Dark and Stormy Peacock


As you can see, the Hertfordshire Mercury kindly covered my forthcoming programme It was a Dark and Stormy Night (BBC Radio 4, Thursday 26 November, 1130 am).
I’m slightly regretting my attempt to look spooky and Gothic in the photo, but the piece was very good.
They even included some of my more controversial comments. Notably –
‘Edward Bulwer-Lytton and his wife Rosina were a Victorian version of Peter Andre and Katie Price – only a bit more highbrow.’

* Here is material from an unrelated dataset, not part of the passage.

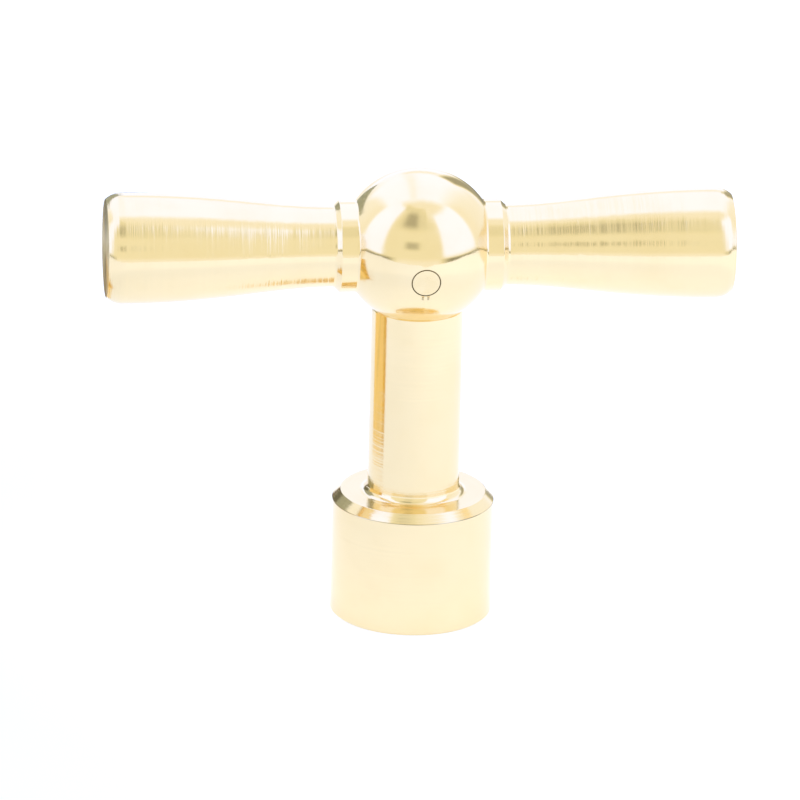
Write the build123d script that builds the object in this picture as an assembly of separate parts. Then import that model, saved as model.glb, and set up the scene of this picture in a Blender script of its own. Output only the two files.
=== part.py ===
from build123d import *
import math
import os

# Radiator bleed key, in millimetres.
# A turned T-handle sits on a stem whose lower end is a square socket, and a cross pin locks the two.
# Frame: origin at the centre of the socket's mouth, +Z up the stem, +X along the handle's arms,
# and the cross pin runs along Y.

# Socket and stem, turned in one piece
SOCKET_DIA = 12.0
SOCKET_HEIGHT = 9.4
SOCKET_TOP_CHAMFER = 0.62
SOCKET_MOUTH_EDGE = 0.2
STEM_DIA = 6.8
STEM_BASE_FILLET = 0.55
STEM_TOP_EDGE = 0.08
TENON_DIA = 4.8
TENON_EDGE = 0.3

# Square hole that grips the bleed valve's 5 mm spindle
SQUARE_FLATS = 5.2
SQUARE_DEPTH = 7.0
SQUARE_CORNER_RADIUS = 0.15
PILOT_DIA = 5.5
COUNTERSINK_DIA = 7.7
DRILL_POINT_ANGLE = 118.0

# Handle, turned in one piece: a ball, a collar on each side of it, and two flared arms
OVERALL_HEIGHT = 34.3
HANDLE_LENGTH = 46.2
BALL_DIA = 11.6
COLLAR_DIA = 6.8
COLLAR_END = 6.3
COLLAR_CHAMFER = 0.35
BALL_FILLET = 0.2
NECK_DIA = 6.0
NECK_START = 6.45
ARM_END_DIA = 8.2
ARM_CROWN_LENGTH = 1.2
ARM_CROWN_DROP = 0.48
FLARE_START = 0.275   # share of the flare's length over which the neck stays slim
FLARE_END = 0.535     # share of the flare's length after which the end stays full
TENON_CLEARANCE = 0.02
BORE_END_GAP = 0.1
TENON_TOP_ABOVE_BALL_CENTRE = 2.0

# Cross pin, dressed flush with the ball
PIN_DIA = 2.0
PIN_BELOW_BALL_CENTRE = 1.0
PIN_GROOVE_WIDTH = 0.07
PIN_GROOVE_DEPTH = 0.15

# Two short staking marks under the front end of the pin
STAKE_OFFSETS = (-0.2, 0.2)
STAKE_DROP = 1.3
STAKE_LENGTH = 0.45
STAKE_WIDTH = 0.2
STAKE_DEPTH = 0.06

# Rounding left on the outer edges by polishing
EDGE_ROUND = 0.07

# Sizes that follow from the driving dimensions
BALL_R = BALL_DIA / 2
STEM_R = STEM_DIA / 2
BALL_Z = OVERALL_HEIGHT - BALL_R
SEAT_Z = BALL_Z - math.sqrt(BALL_R**2 - STEM_R**2)
PIN_Z = BALL_Z - PIN_BELOW_BALL_CENTRE
TENON_TOP_Z = BALL_Z + TENON_TOP_ABOVE_BALL_CENTRE


def drill_point(diameter):
    """Cone left by a drill of this diameter, standing on the XY plane with its tip up."""
    height = diameter / 2 / math.tan(math.radians(DRILL_POINT_ANGLE / 2))
    return Cone(diameter / 2, 0, height, align=(Align.CENTER, Align.CENTER, Align.MIN))


def upright_cylinder(radius, bottom, top):
    """Cylinder about the Z axis between two heights."""
    return Pos(0, 0, bottom) * Cylinder(radius, top - bottom, align=(Align.CENTER, Align.CENTER, Align.MIN))


def cross_cylinder(radius, length):
    """Cylinder along Y, centred on the cross pin's axis."""
    return Pos(0, 0, PIN_Z) * Rot(90, 0, 0) * Cylinder(radius, length)


def ball(radius):
    """Sphere about the centre of the handle's ball."""
    return Pos(0, 0, BALL_Z) * Sphere(radius)


def round_ring(solid, point, radius):
    """Fillet on the circular edge that passes through a point of a turned solid."""
    ring = solid.edges().filter_by(GeomType.CIRCLE).sort_by_distance(point)[0]
    return fillet(ring, radius)


def half_handle():
    """Right half of the turned handle, about the X axis: ball, collar and flared arm."""
    end = HANDLE_LENGTH / 2
    collar_r = COLLAR_DIA / 2
    neck_r = NECK_DIA / 2
    arm_r = ARM_END_DIA / 2
    collar_start = math.sqrt(BALL_R**2 - collar_r**2)
    crown_start = end - ARM_CROWN_LENGTH
    flare = crown_start - NECK_START
    half_ball = math.atan2(collar_r, collar_start) / 2 + math.pi / 4
    mid_arc = (BALL_R * math.cos(half_ball), BALL_R * math.sin(half_ball))
    outline = [
        Line((0, 0), (0, BALL_R)),
        ThreePointArc((0, BALL_R), mid_arc, (collar_start, collar_r)),
        Polyline(
            (collar_start, collar_r),
            (COLLAR_END - COLLAR_CHAMFER, collar_r),
            (COLLAR_END, collar_r - COLLAR_CHAMFER),
            (NECK_START, neck_r),
        ),
        Bezier(
            (NECK_START, neck_r),
            (NECK_START + FLARE_START * flare, neck_r),
            (NECK_START + FLARE_END * flare, arm_r),
            (crown_start, arm_r),
        ),
        TangentArc((crown_start, arm_r), (end, arm_r - ARM_CROWN_DROP), tangent=(1, 0)),
        Polyline((end, arm_r - ARM_CROWN_DROP), (end, 0), (0, 0)),
    ]
    solid = revolve(make_face(outline), Axis.X)
    solid = round_ring(solid, (collar_start, collar_r, 0), BALL_FILLET)
    solid = round_ring(solid, (COLLAR_END - COLLAR_CHAMFER, collar_r, 0), EDGE_ROUND)
    solid = round_ring(solid, (COLLAR_END, collar_r - COLLAR_CHAMFER, 0), EDGE_ROUND)
    return round_ring(solid, (end, arm_r - ARM_CROWN_DROP, 0), EDGE_ROUND)


def make_handle():
    half = half_handle()
    blank = Pos(0, 0, BALL_Z) * (half + mirror(half, Plane.YZ))
    bore_r = TENON_DIA / 2 + TENON_CLEARANCE
    bore_top = TENON_TOP_Z + BORE_END_GAP
    below_ball = BALL_Z - BALL_DIA
    seat_cut = upright_cylinder(BALL_R, below_ball, SEAT_Z)
    bore = upright_cylinder(bore_r, below_ball, bore_top) + Pos(0, 0, bore_top) * drill_point(2 * bore_r)
    pin_hole = cross_cylinder(PIN_DIA / 2, 2 * BALL_DIA)
    pin_groove = cross_cylinder(PIN_DIA / 2 + PIN_GROOVE_WIDTH, 2 * BALL_DIA) - ball(BALL_R - PIN_GROOVE_DEPTH)
    handle = blank - seat_cut - bore - pin_hole - pin_groove
    for offset in STAKE_OFFSETS:
        handle -= staking_mark(offset)
    return handle


def staking_mark(offset):
    """Upright stroke of a narrow punch on the front of the ball, just under the pin."""
    drop = PIN_BELOW_BALL_CENTRE + STAKE_DROP
    direction = Vector(offset, -math.sqrt(BALL_R**2 - offset**2 - drop**2), -drop).normalized()
    punch_r = (STAKE_LENGTH**2 / 4 + STAKE_DEPTH**2) / (2 * STAKE_DEPTH)
    centre = Vector(0, 0, BALL_Z) + direction * (BALL_R + punch_r - STAKE_DEPTH)
    return Pos(centre) * Rot(0, 90, 0) * Cylinder(punch_r, STAKE_WIDTH)


def make_stem_socket():
    socket_r = SOCKET_DIA / 2
    tenon_r = TENON_DIA / 2
    fillet_top = SOCKET_HEIGHT + STEM_BASE_FILLET
    fillet_foot = STEM_R + STEM_BASE_FILLET
    outline = [
        Polyline(
            (fillet_foot, SOCKET_HEIGHT),
            (socket_r - SOCKET_TOP_CHAMFER, SOCKET_HEIGHT),
            (socket_r, SOCKET_HEIGHT - SOCKET_TOP_CHAMFER),
            (socket_r, SOCKET_MOUTH_EDGE),
            (socket_r - SOCKET_MOUTH_EDGE, 0),
            (0, 0),
            (0, TENON_TOP_Z),
            (tenon_r - TENON_EDGE, TENON_TOP_Z),
            (tenon_r, TENON_TOP_Z - TENON_EDGE),
            (tenon_r, SEAT_Z),
            (STEM_R - STEM_TOP_EDGE, SEAT_Z),
            (STEM_R, SEAT_Z - STEM_TOP_EDGE),
            (STEM_R, fillet_top),
        ),
        TangentArc((STEM_R, fillet_top), (fillet_foot, SOCKET_HEIGHT), tangent=(0, -1)),
    ]
    blank = revolve(Plane.XZ * make_face(outline), Axis.Z)
    blank = round_ring(blank, (socket_r - SOCKET_TOP_CHAMFER, 0, SOCKET_HEIGHT), EDGE_ROUND)
    blank = round_ring(blank, (socket_r, 0, SOCKET_HEIGHT - SOCKET_TOP_CHAMFER), EDGE_ROUND)
    pin_hole = cross_cylinder(PIN_DIA / 2, SOCKET_DIA)
    return blank - square_hole() - pin_hole


def square_hole():
    """Broached square, the round pilot hole it was cut from, and the countersunk mouth."""
    square = extrude(RectangleRounded(SQUARE_FLATS, SQUARE_FLATS, SQUARE_CORNER_RADIUS), SQUARE_DEPTH)
    pilot = upright_cylinder(PILOT_DIA / 2, 0, SQUARE_DEPTH) + Pos(0, 0, SQUARE_DEPTH) * drill_point(PILOT_DIA)
    mouth_r = COUNTERSINK_DIA / 2
    countersink = Cone(mouth_r, 0, mouth_r, align=(Align.CENTER, Align.CENTER, Align.MIN))
    return square + pilot + countersink


def make_cross_pin():
    return cross_cylinder(PIN_DIA / 2, 2 * BALL_DIA) & ball(BALL_R)


PARTS = {
    "handle": make_handle,
    "stem_socket": make_stem_socket,
    "cross_pin": make_cross_pin,
}

os.makedirs("parts", exist_ok=True)
for name, make in PARTS.items():
    export_step(make(), f"parts/{name}.step")
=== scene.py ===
import math

import bpy
from mathutils import Matrix, Vector


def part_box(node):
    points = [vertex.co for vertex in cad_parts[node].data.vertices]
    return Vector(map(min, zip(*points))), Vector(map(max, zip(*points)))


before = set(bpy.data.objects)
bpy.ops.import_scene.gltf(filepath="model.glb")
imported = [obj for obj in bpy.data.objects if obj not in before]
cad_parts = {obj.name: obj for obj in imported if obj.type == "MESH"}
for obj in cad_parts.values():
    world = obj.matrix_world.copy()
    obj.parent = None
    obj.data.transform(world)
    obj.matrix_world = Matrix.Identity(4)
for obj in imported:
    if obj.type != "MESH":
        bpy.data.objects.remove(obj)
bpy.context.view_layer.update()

MM = 0.001

# The frame's own measures: the ball, the pin and the socket are found from the boxes of their nodes
HANDLE_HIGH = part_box("handle")[1]
PIN_LOW, PIN_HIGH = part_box("cross_pin")
BALL_CENTRE = Vector((0, 0, HANDLE_HIGH.z - PIN_HIGH.y))
ARM_TIP = HANDLE_HIGH.x
PIN_RADIUS = PIN_HIGH.x
PIN_Z = (PIN_LOW.z + PIN_HIGH.z) / 2
SOCKET_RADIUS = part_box("stem_socket")[1].x

# Places on the key that only the materials need
COLLAR_END = 6.3 * MM
HOLE_RADIUS = 3.85 * MM
HOLE_TOP = 9.05 * MM
STAKE_OFFSET = 0.20 * MM
STAKE_DROP = 1.30 * MM

# Camera: a long lens, a little to the left of the key and above it
CAMERA_AZIMUTH = -6.2
CAMERA_ELEVATION = 18.9
CAMERA_ROLL = 1.42
CAMERA_DISTANCE = 0.75
LENS = 459.0
SENSOR = 36.0
BALL_RIGHT_OF_CENTRE = 1.40 * MM
BALL_ABOVE_CENTRE = 11.38 * MM


class Graph:
    """A node tree with short ways to add nodes, whose inputs may be numbers or other nodes' outputs."""

    def __init__(self, tree):
        self.tree = tree
        tree.nodes.clear()

    def put(self, socket, value):
        if isinstance(value, bpy.types.NodeSocket):
            self.tree.links.new(value, socket)
        else:
            socket.default_value = value

    def add(self, kind, inputs=None, **settings):
        node = self.tree.nodes.new(kind)
        for name, value in settings.items():
            setattr(node, name, value)
        for name, value in (inputs or {}).items():
            self.put(node.inputs[name], value)
        return node

    def math(self, operation, *values):
        node = self.add("ShaderNodeMath", operation=operation)
        for socket, value in zip(node.inputs, values):
            self.put(socket, value)
        return node.outputs[0]

    def vector(self, operation, *values):
        node = self.add("ShaderNodeVectorMath", operation=operation)
        for socket, value in zip(node.inputs, values):
            self.put(socket, value)
        return node.outputs["Value"] if operation in ("LENGTH", "DOT_PRODUCT") else node.outputs[0]

    def split(self, vector):
        return self.add("ShaderNodeSeparateXYZ", {"Vector": vector}).outputs

    def join(self, x, y, z):
        return self.add("ShaderNodeCombineXYZ", {"X": x, "Y": y, "Z": z}).outputs[0]

    def ramp(self, value, low, high, out_low=0.0, out_high=1.0):
        """Smooth step: out_low below low, out_high above high."""
        return self.add(
            "ShaderNodeMapRange",
            {"Value": value, "From Min": low, "From Max": high, "To Min": out_low, "To Max": out_high},
            interpolation_type="SMOOTHSTEP",
        ).outputs["Result"]

    def band(self, value, low, high, soft, peak=1.0):
        """peak between low and high, falling smoothly to 0 over soft on each side."""
        rise = self.ramp(value, low - soft, low + soft)
        fall = self.ramp(value, high - soft, high + soft, peak, 0.0)
        return self.math("MULTIPLY", rise, fall)

    def lerp(self, low, high, factor):
        return self.add(
            "ShaderNodeMix", {"Factor": factor, "A": low, "B": high}, data_type="FLOAT"
        ).outputs["Result"]

    def blend(self, under, over, factor):
        """Colour mix; under and over are RGB triples or colour outputs."""
        # A Mix node has its colour inputs at 6 and 7 and its colour output at 2
        node = self.add("ShaderNodeMix", data_type="RGBA")
        self.put(node.inputs["Factor"], factor)
        for socket, value in ((node.inputs[6], under), (node.inputs[7], over)):
            self.put(socket, value if isinstance(value, bpy.types.NodeSocket) else (*value, 1.0))
        return node.outputs[2]

    def noise(self, vector, scale, detail=2.0, roughness=0.5):
        return self.add(
            "ShaderNodeTexNoise",
            {"Vector": vector, "Scale": scale, "Detail": detail, "Roughness": roughness},
        ).outputs["Fac"]


def new_material(name):
    material = bpy.data.materials.new(name)
    material.use_nodes = True
    return material, Graph(material.node_tree)


# ---------------------------------------------------------------- brass

BRASS = (0.95, 0.775, 0.45)
BRASS_DEEP = (0.88, 0.68, 0.34)
BRASS_DULL = (0.62, 0.46, 0.22)
# The darkest colour: grime with painted shade at the pin's joint, the stake marks, and a painted dark
# reflection on the socket's edge
GRIME_SHADE_AND_REFLECTION = (0.20, 0.15, 0.07)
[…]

Nightmare Before Christmas

I find many things irritating.
But, pretty near the top of the list are –
Vibrato whistling and
When a child is born by Johnny Mathis
So I wasn’t best pleased to be trapped on a bus in Newcastle last weekend, next to an old man who was vibrato whistling that very tune, in a loop, for half an hour.
Anyway – I got back down south and forgot about it. It was all a dream, an illusion now…
Until Friday morning. 8.07 am. Oxford Circus tube station. At first, it was echoey and indistinct. But then it got louder and unmistakable.
An old man (a different one) was vibrato whistling. And the tune was……..
When a child is born
At first, I thought it was in my head. But, no, it really was happening.
It’s like a Dr Who plotline. Johnny Mathis turns out to be a space alien and possesses old men. Throughout the globe, dentures rattle to the sound of his ghastly Christmas hit from hell, as the rest of us die from aesthetic poisoning.
I guess it could be worse. Cliff Richard’s Mistletoe and Wine or whatever. But if I encounter another Vibrato Mathis in the near future, I’m calling the police.

Another Elderly Person Conversation


Madonna’s former husband
Ian: Have you been to Dorset?
EP: Yes. And we went to the pub where Madonna and Lionel Richie used to go to.